The noble Lord, Lord Thomas of Gresford, wondered why the DUP could not see the economic benefits of the backstop. I have no doubt that the DUP can recognise such economic benefit as there may be, but it sees more clearly the constitutional challenges that could be presented. It is that which has caused it concern.

My noble friend Lady Noakes observed that there was really nothing to debate at this stage. It appears to me that noble Lords have raised several issues for debate here, but of course we are left in anticipation of what may occur during the course of negotiations that are still to come.

The noble Lord, Lord Wigley, made it quite clear that, in his mind, all roads lead to Rome—or perhaps not Rome but a second referendum. I acknowledge his desire to go in that direction.

My noble friend the Duke of Wellington made a plea to all parties to compromise, and that is indeed what we seek to do here. He underlined how important it was that we should leave on 29 March with a deal. It is the Prime Minister’s wish that we should leave on that date with a deal.

The noble Lord, Lord Kerr of Kinlochard, in his inimitable fashion, observed that there were no new facts and that it was therefore necessary to deal with fantasy. I respond: it is never necessary to deal with fantasy and I would not intend engage with it at this stage.

The noble Lord, Lord Dobbs, asked about the meaning of a hard border. That is a border that includes any physical infrastructure with related checks and controls. It is not something that anyone desires for the island of Ireland.
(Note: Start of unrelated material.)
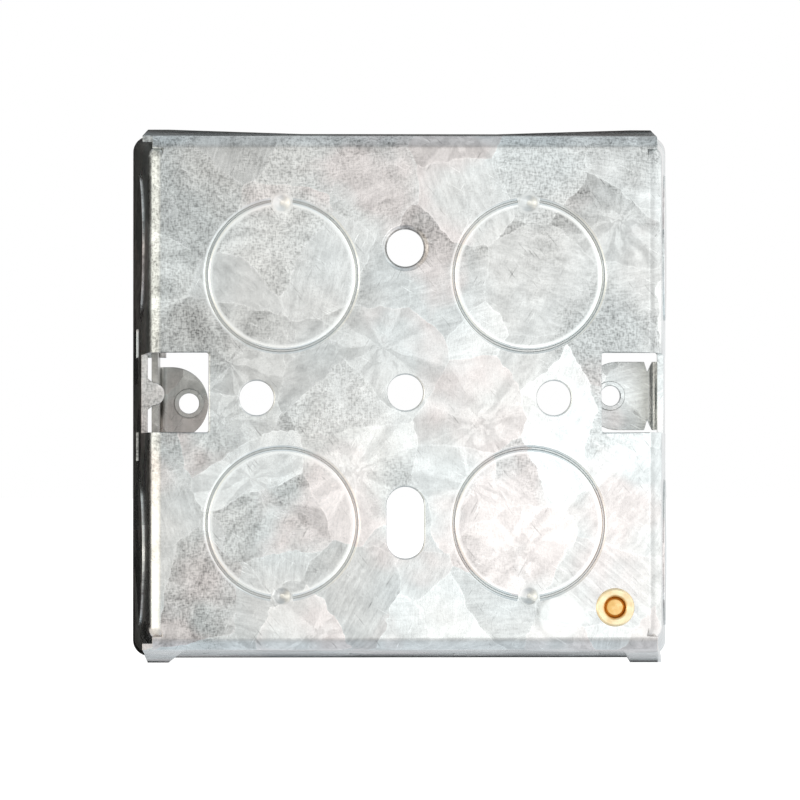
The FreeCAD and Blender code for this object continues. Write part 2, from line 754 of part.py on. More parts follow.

The noble Lord, Lord Rooker, in alluding to the proposition that 16 year-olds should have the vote in a second referendum, observed that it was their future. I say, albeit with a degree of optimism, that I also regard it as my future. Therefore, I claim an equal interest in the outcome of the present negotiation, albeit not for necessarily the same length of time.

The noble Lord, Lord Bethell, alluded to the difficulty and dangers that would face us if we were found to breach the trust that has been placed in Parliament as a consequence of the referendum. I say no more of that.

The noble Lords, Lord Horam, Lord Armstrong and Lord Inglewood, referred to the proposition that we find ourselves in a mess. We find ourselves in a very challenging position because we are engaged in a deep and difficult negotiation in which we should expect the EU 27 to represent properly their interests, not ours. I acknowledge that, but I would observe that the darkest hour is often just before the dawn. As dawn rises in Strasbourg, we hope to see the outcome of the further, potentially final, negotiations that will bring the withdrawal agreement before the other place tomorrow.

The noble Baroness, Lady Crawley, alluded to EU minimum standards in the context of workers’ rights. I would point out that the United Kingdom stands well above those minimum standards in many areas, particularly in relation to maternity benefits, paternity benefits and elsewhere. Indeed, it has been reported that we stand second only to Sweden in the standards we maintain, so we are not driven by Europe on such standards. Indeed, I suggest that we drive Europe forward in many instances.